(Object modeling scripts)
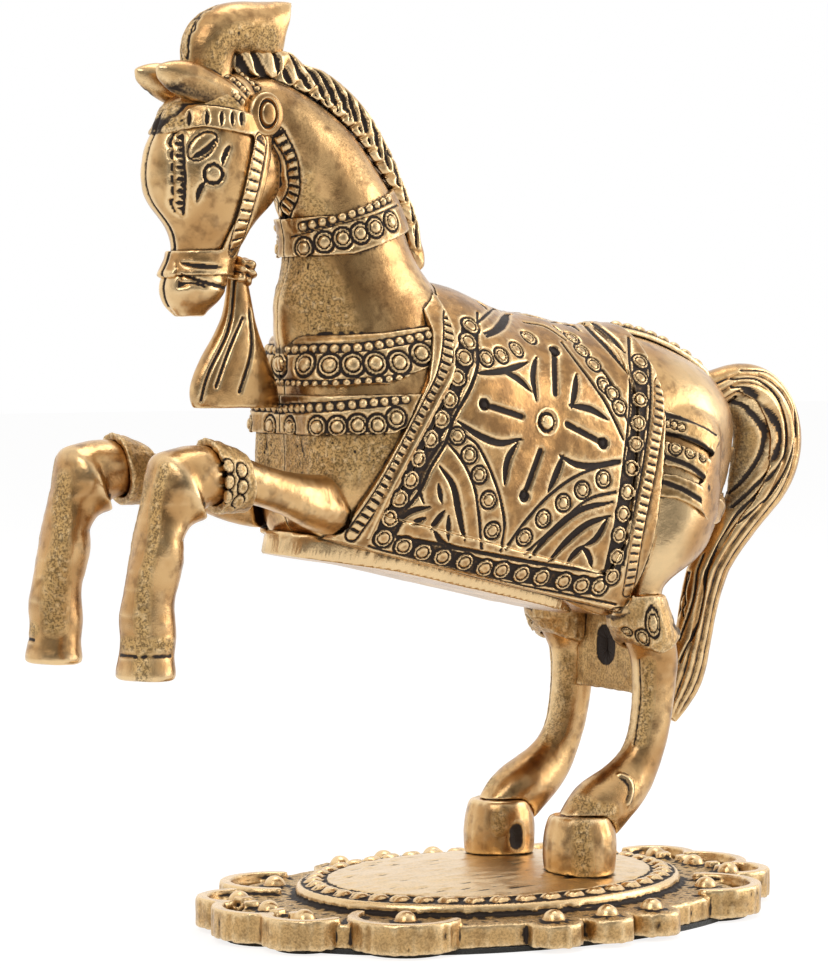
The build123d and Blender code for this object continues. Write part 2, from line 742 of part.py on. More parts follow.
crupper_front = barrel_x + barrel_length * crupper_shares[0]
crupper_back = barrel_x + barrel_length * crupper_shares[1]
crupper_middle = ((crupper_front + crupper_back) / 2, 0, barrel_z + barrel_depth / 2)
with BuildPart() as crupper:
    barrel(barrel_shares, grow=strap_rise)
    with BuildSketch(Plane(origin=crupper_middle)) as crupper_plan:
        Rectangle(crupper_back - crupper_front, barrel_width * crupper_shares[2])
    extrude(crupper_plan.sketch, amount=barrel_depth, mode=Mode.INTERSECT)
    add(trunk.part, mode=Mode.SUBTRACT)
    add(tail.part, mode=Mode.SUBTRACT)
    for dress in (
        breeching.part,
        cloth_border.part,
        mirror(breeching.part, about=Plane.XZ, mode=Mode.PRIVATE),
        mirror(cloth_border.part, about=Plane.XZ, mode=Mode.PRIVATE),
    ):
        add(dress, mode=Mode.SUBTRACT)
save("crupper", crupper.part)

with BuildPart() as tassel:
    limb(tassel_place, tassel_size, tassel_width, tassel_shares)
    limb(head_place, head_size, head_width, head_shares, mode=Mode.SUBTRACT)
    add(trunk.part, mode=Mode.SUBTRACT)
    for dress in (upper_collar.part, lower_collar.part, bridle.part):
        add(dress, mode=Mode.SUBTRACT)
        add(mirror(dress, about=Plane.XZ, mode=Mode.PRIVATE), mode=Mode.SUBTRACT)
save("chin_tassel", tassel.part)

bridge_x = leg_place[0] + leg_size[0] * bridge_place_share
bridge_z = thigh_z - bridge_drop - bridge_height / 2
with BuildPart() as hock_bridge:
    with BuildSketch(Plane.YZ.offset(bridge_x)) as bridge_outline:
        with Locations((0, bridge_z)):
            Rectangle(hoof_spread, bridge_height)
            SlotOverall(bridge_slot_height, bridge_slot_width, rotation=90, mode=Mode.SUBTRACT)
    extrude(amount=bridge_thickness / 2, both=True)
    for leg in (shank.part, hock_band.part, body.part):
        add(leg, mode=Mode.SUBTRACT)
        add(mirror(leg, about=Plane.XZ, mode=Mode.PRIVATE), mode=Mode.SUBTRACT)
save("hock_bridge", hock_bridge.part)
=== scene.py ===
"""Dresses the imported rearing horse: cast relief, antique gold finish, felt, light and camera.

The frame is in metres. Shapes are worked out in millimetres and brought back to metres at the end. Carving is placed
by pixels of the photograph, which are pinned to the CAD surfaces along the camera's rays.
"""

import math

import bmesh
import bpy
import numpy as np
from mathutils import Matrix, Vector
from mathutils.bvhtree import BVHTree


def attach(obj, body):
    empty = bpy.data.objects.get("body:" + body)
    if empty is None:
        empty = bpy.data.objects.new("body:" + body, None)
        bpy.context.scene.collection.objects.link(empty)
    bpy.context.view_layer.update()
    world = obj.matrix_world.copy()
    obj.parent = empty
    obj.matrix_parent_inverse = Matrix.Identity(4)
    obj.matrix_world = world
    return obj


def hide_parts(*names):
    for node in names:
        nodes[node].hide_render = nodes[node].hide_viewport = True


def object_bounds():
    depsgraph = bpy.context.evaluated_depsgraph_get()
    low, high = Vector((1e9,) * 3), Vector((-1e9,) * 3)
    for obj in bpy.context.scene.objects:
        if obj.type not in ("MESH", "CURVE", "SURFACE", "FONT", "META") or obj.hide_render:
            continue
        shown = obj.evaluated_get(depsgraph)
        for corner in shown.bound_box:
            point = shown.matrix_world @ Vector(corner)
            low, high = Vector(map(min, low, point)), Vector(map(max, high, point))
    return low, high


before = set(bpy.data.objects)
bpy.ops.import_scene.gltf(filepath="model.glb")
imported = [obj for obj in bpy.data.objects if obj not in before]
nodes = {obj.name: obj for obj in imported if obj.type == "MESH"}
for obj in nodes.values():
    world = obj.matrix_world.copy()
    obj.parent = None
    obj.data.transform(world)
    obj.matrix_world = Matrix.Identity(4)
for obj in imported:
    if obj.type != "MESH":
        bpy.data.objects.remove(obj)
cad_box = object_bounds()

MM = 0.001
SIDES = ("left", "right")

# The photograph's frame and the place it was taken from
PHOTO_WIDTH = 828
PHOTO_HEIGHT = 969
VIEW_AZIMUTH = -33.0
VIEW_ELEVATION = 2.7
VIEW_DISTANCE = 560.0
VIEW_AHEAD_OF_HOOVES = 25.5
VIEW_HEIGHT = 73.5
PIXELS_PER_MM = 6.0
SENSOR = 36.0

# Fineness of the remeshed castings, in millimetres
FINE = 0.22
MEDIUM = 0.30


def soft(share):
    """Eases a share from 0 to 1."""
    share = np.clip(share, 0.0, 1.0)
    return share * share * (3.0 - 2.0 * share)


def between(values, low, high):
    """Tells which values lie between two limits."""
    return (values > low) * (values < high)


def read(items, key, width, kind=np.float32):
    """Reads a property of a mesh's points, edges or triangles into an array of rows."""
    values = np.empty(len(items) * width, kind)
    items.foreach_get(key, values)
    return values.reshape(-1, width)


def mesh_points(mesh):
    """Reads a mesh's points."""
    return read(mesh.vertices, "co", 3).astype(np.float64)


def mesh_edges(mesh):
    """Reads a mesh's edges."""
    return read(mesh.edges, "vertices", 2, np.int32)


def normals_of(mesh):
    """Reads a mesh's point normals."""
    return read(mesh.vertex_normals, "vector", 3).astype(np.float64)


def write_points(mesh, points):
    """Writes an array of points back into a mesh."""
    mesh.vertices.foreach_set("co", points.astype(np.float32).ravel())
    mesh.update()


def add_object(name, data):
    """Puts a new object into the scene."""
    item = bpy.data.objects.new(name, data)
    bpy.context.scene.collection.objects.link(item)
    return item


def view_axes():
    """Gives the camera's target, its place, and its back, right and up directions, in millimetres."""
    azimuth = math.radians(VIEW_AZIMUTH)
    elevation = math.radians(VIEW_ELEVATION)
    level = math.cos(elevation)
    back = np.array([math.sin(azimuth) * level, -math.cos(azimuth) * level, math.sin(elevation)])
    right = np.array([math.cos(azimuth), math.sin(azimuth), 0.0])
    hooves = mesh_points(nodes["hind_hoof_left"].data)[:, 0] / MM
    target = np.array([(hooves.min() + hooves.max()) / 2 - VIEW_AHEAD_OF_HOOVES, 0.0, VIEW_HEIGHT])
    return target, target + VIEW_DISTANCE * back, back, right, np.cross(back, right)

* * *

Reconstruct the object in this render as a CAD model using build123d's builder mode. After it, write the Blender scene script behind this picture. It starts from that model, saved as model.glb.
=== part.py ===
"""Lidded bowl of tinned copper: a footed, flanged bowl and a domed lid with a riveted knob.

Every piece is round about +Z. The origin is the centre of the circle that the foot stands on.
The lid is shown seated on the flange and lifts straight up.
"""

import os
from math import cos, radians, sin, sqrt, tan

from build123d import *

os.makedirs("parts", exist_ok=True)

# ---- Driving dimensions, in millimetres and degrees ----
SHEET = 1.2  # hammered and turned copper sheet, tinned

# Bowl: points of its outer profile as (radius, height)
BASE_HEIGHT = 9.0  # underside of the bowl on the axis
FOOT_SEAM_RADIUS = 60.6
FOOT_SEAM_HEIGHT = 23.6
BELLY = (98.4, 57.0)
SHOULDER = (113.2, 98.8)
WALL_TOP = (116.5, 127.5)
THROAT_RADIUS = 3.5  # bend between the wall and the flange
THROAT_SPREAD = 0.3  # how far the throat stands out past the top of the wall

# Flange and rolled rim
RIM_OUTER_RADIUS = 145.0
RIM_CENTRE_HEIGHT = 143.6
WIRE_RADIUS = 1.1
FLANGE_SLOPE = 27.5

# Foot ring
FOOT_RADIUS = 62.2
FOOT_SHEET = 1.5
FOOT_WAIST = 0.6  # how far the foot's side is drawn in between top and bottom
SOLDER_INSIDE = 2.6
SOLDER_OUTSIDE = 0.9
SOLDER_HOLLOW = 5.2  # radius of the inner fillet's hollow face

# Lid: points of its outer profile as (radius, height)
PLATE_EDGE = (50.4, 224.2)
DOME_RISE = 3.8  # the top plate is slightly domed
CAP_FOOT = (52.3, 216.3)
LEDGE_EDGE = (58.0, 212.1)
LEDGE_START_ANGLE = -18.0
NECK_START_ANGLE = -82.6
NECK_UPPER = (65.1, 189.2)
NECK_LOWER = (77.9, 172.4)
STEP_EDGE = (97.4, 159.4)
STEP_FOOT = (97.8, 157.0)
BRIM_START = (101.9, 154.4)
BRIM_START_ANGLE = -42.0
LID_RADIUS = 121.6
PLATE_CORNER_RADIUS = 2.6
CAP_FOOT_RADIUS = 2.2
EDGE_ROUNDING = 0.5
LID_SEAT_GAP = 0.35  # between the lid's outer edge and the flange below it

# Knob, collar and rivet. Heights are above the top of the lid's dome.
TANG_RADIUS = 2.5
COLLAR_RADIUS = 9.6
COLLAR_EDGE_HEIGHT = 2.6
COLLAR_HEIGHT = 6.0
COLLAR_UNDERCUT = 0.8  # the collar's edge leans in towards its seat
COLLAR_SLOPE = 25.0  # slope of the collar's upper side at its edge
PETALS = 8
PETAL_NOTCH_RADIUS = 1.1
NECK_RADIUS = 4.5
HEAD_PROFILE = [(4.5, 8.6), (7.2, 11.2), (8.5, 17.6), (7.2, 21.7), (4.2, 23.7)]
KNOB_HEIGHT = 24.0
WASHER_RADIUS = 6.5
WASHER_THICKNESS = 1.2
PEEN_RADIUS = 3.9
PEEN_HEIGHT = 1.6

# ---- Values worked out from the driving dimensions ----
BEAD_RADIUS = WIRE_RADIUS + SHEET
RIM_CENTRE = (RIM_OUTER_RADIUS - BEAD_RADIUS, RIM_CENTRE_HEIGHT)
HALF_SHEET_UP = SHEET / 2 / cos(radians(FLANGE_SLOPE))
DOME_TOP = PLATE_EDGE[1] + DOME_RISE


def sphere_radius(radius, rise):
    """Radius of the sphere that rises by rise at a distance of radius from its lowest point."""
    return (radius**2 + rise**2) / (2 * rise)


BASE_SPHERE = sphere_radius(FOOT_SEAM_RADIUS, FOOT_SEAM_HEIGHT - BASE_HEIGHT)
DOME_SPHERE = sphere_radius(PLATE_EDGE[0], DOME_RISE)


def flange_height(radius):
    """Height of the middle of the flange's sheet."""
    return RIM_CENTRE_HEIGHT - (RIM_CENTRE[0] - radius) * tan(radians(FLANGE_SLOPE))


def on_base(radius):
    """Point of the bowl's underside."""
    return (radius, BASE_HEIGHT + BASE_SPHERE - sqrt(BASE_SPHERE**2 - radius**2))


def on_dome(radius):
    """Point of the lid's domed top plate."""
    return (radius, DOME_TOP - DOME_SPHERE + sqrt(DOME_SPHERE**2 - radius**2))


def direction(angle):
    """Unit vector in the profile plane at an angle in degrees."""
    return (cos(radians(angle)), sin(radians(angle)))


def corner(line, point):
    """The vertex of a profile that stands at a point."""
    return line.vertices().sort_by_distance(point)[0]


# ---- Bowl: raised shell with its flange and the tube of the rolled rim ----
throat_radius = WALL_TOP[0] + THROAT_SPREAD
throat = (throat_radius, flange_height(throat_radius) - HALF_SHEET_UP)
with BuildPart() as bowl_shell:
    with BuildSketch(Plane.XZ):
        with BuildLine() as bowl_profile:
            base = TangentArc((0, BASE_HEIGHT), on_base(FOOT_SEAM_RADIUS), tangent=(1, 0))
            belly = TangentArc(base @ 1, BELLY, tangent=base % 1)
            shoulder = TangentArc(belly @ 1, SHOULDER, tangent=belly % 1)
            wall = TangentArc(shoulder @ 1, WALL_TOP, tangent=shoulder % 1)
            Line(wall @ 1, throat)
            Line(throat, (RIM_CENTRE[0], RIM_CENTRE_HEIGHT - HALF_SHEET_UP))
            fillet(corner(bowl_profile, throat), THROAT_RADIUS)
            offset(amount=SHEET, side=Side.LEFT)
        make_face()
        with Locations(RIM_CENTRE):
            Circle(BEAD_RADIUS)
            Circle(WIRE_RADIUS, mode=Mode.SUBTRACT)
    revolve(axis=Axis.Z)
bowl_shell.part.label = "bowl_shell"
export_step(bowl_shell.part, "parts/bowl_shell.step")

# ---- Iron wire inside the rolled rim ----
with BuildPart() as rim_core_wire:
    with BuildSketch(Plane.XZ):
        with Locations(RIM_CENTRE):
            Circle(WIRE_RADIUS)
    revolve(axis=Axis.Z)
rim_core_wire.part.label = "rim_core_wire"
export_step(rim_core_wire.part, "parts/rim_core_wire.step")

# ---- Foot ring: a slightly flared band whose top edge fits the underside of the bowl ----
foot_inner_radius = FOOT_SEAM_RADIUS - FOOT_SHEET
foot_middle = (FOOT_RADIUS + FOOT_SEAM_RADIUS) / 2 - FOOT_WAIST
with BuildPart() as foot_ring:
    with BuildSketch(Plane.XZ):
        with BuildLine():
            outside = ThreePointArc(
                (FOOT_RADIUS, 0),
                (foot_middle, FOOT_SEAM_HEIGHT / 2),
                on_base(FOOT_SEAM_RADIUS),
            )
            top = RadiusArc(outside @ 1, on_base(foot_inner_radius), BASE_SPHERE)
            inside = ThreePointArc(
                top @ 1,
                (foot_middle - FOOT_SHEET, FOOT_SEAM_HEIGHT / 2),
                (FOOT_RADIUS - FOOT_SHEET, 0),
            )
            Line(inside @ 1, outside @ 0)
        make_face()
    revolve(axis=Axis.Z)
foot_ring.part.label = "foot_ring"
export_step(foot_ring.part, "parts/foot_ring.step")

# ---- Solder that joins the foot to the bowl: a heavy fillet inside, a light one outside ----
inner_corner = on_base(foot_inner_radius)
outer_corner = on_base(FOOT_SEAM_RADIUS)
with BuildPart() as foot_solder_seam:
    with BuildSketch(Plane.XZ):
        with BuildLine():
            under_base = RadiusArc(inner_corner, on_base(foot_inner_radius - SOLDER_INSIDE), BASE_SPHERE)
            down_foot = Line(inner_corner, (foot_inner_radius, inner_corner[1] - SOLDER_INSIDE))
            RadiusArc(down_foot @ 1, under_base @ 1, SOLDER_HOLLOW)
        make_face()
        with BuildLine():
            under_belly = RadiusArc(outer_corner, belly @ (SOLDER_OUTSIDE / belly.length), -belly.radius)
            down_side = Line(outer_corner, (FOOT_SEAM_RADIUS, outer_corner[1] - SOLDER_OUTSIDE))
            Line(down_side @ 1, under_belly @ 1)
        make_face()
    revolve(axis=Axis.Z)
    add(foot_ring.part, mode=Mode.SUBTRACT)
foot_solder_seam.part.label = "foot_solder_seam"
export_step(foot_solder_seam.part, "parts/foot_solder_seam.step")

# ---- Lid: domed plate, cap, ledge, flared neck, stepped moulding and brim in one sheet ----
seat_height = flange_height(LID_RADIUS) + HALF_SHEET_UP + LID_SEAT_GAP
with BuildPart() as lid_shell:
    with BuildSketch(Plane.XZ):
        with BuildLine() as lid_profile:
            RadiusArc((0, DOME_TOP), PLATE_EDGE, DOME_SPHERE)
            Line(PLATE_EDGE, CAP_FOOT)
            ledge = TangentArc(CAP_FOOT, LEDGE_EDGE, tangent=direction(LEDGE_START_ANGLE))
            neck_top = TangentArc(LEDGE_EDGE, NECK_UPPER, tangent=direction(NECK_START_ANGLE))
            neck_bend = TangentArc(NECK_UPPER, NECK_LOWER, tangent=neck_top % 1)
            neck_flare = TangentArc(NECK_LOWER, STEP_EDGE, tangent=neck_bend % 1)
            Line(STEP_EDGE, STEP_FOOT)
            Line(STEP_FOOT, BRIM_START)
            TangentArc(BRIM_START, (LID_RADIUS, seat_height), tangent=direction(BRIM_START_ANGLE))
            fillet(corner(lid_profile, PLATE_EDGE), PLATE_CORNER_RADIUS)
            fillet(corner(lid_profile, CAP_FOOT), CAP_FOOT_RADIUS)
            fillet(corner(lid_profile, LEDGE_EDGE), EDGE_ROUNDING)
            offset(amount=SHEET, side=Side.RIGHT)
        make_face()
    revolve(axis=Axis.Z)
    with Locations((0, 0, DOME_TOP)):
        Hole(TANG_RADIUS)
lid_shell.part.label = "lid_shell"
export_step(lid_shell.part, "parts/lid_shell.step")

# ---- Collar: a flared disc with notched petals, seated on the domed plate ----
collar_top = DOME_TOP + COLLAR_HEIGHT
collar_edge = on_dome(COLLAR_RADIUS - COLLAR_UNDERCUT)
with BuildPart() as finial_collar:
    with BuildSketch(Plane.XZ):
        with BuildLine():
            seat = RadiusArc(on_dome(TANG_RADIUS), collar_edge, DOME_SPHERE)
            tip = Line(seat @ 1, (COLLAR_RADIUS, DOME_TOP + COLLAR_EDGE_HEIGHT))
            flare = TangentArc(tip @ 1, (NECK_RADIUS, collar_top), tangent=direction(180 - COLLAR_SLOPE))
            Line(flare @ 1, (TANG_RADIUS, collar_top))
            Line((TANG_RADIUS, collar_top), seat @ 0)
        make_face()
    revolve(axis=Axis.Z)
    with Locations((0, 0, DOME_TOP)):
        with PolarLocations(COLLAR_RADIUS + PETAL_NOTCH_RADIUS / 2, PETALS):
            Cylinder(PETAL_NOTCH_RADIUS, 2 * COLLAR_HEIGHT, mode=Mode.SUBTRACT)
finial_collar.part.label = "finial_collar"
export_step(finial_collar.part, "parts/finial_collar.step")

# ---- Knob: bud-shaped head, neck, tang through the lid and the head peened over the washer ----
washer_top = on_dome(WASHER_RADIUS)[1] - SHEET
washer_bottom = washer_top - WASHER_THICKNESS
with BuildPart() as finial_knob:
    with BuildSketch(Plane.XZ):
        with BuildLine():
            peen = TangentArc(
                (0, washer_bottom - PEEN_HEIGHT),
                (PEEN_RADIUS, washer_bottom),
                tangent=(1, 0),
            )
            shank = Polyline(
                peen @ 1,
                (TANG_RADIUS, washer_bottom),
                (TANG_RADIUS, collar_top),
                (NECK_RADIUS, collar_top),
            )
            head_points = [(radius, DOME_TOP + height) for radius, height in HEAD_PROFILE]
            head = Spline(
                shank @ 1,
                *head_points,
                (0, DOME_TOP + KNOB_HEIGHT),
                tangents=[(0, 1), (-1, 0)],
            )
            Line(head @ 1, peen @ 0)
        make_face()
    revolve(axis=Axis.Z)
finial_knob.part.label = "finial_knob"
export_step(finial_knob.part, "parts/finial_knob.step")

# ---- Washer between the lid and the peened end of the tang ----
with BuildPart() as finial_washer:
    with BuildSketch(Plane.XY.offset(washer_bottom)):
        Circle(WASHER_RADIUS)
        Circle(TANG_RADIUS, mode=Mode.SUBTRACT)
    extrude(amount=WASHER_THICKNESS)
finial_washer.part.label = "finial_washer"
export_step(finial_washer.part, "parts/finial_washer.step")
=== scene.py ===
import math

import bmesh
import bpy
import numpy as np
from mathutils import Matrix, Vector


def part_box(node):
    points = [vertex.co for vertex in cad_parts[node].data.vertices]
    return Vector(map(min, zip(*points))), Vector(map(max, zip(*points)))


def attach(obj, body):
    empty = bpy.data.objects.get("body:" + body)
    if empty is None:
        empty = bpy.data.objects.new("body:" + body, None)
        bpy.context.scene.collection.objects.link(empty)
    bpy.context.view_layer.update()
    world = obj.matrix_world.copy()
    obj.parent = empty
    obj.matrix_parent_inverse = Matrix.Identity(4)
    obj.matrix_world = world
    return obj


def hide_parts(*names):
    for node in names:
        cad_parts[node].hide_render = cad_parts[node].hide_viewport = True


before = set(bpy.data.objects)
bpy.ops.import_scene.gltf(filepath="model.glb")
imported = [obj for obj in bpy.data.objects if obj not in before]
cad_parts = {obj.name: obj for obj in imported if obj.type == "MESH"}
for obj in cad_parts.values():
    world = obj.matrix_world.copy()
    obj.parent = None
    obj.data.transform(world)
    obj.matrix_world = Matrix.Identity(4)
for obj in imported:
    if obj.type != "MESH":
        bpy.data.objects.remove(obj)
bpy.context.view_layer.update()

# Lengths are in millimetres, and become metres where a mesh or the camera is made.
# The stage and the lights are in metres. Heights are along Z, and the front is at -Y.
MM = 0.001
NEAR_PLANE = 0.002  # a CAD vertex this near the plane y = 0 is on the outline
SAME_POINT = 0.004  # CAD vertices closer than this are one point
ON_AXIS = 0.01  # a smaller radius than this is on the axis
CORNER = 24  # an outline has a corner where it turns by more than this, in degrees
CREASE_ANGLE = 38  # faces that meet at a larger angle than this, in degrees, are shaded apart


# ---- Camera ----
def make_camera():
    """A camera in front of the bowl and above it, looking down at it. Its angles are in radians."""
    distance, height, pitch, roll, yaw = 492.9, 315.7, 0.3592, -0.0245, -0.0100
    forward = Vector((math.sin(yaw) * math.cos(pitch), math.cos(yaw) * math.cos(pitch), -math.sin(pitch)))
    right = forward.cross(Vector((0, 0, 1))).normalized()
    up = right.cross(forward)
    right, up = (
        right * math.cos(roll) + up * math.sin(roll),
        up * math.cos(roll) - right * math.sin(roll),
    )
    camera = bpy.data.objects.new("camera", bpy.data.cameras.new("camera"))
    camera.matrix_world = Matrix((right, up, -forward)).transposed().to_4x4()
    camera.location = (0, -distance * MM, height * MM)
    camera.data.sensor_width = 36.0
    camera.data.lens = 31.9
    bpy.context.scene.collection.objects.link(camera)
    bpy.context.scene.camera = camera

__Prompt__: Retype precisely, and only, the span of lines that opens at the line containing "# ---- Washer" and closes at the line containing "points = [vertex.co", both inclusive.

__Final answer__:
# ---- Washer between the lid and the peened end of the tang ----
with BuildPart() as finial_washer:
    with BuildSketch(Plane.XY.offset(washer_bottom)):
        Circle(WASHER_RADIUS)
        Circle(TANG_RADIUS, mode=Mode.SUBTRACT)
    extrude(amount=WASHER_THICKNESS)
finial_washer.part.label = "finial_washer"
export_step(finial_washer.part, "parts/finial_washer.step")
=== scene.py ===
import math

import bmesh
import bpy
import numpy as np
from mathutils import Matrix, Vector


def part_box(node):
    points = [vertex.co for vertex in cad_parts[node].data.vertices]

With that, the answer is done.